When I want to sit, I draw at a desk or in my lap. Or I cut and sort while I watch vintage movies, or TED talks. When I want to move around I draw with large gestures on my deck or in the driveway. If there is no wind, I can lay papers out and paint and draw on them like I am dancing.
Papermaking and dying cloth makes me wet; drawing with pens is dry. Painting or gluing is in between. I have adapted my work so there is something I can do for every mood, all temperatures, and for changes in the day as I fatigue.

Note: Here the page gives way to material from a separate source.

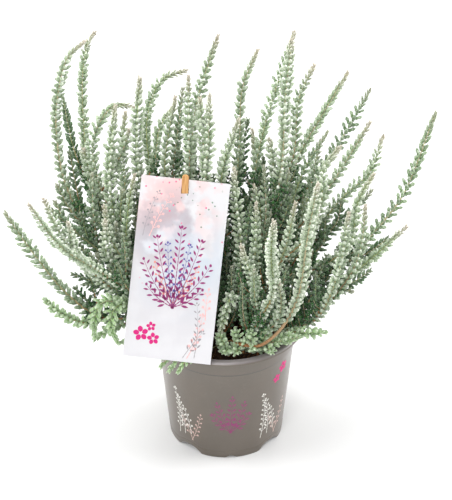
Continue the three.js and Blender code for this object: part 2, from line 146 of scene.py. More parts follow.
def mixColours(tree, share, first, second, blend="MIX"):
    wires = {0: share, 6: first, 7: second}
    return addNode(tree, "ShaderNodeMix", wires, data_type="RGBA", blend_type=blend).outputs[2]


def combine(tree, operation, first, second=0.0):
    return addNode(tree, "ShaderNodeMath", {0: first, 1: second}, operation=operation).outputs[0]


def spread(tree, value, low, high, fromLow=0.0, fromHigh=1.0):
    wires = {"Value": value, "From Min": fromLow, "From Max": fromHigh, "To Min": low, "To Max": high}
    return addNode(tree, "ShaderNodeMapRange", wires).outputs[0]


def readValue(tree, name):
    return addNode(tree, "ShaderNodeAttribute", attribute_name=name).outputs["Fac"]


def objectPlace(tree):
    return addNode(tree, "ShaderNodeTexCoord").outputs["Object"]


def placeOnPiece(tree, toPiece):  # object coordinates, turned into a piece's own directions
    wires = {"Vector": objectPlace(tree), "Location": toPiece.translation, "Rotation": toPiece.to_euler()}
    return addNode(tree, "ShaderNodeMapping", wires, vector_type="POINT").outputs[0]


def startGroup(name, values, outcome, kind="Float"):  # a node group that reads a place and named values
    group = bpy.data.node_groups.new(name, "ShaderNodeTree")
    sockets = group.interface
    sockets.new_socket("Place", in_out="INPUT", socket_type="NodeSocketVector")
    for label in values:
        sockets.new_socket(label, in_out="INPUT", socket_type="NodeSocketFloat")
    sockets.new_socket(outcome, in_out="OUTPUT", socket_type="NodeSocket" + kind)
    given = addNode(group, "NodeGroupInput").outputs
    return group, given, addNode(group, "NodeGroupOutput").inputs[0]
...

Twentieth, I adapt to time, space, and weather. In one scenario, I am outside, the weather is nice, and I have cleared the hours it takes to get into a body of work. In another scene, the weather is cold and I am working inside. I roll back a nice rug and paint atop a crummier one. Or I sit by a window in the sun and cut, draw, collage, or glue. If we have Santa Ana winds from the desert, I can paint and it will dry instantly, which means I can put several layers of color on my papers or canvas in one day. But I also know the winds will blow them around as they dry outside, so I factor this in, because weighting them down means lots of bending.
Travel has created special challenges for work: how to make things that are portable; how to create in the unpredictable snatches of time. I carry paper, pens and scissors with me and make things as I go. I’ve cut silhouettes in the back seat of a car, torn magazines waiting for a bus, folded origami at airports, done drawings in a library, collaged while surrounded by a local chorus practicing. Writers carry notebooks to catch observations and thoughts as they go by; I carry drawing and cutting papers for the same reason.

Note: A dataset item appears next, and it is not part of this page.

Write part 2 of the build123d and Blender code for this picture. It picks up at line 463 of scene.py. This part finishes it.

Recently I cut a sweet little series of six silhouettes while I was sitting on a window ledge in downtown Chicago waiting for a friend to park her car. As people walked by I sketched them and cut their silhouettes. Later these were glued onto cards I carry whenever I travel. These cards, index card size but made of my own paper, are perfect for every pocket, purse, and backpack. They have become my Commonplace Book, which is the perfect record keeping form for someone interested in as many things as I am.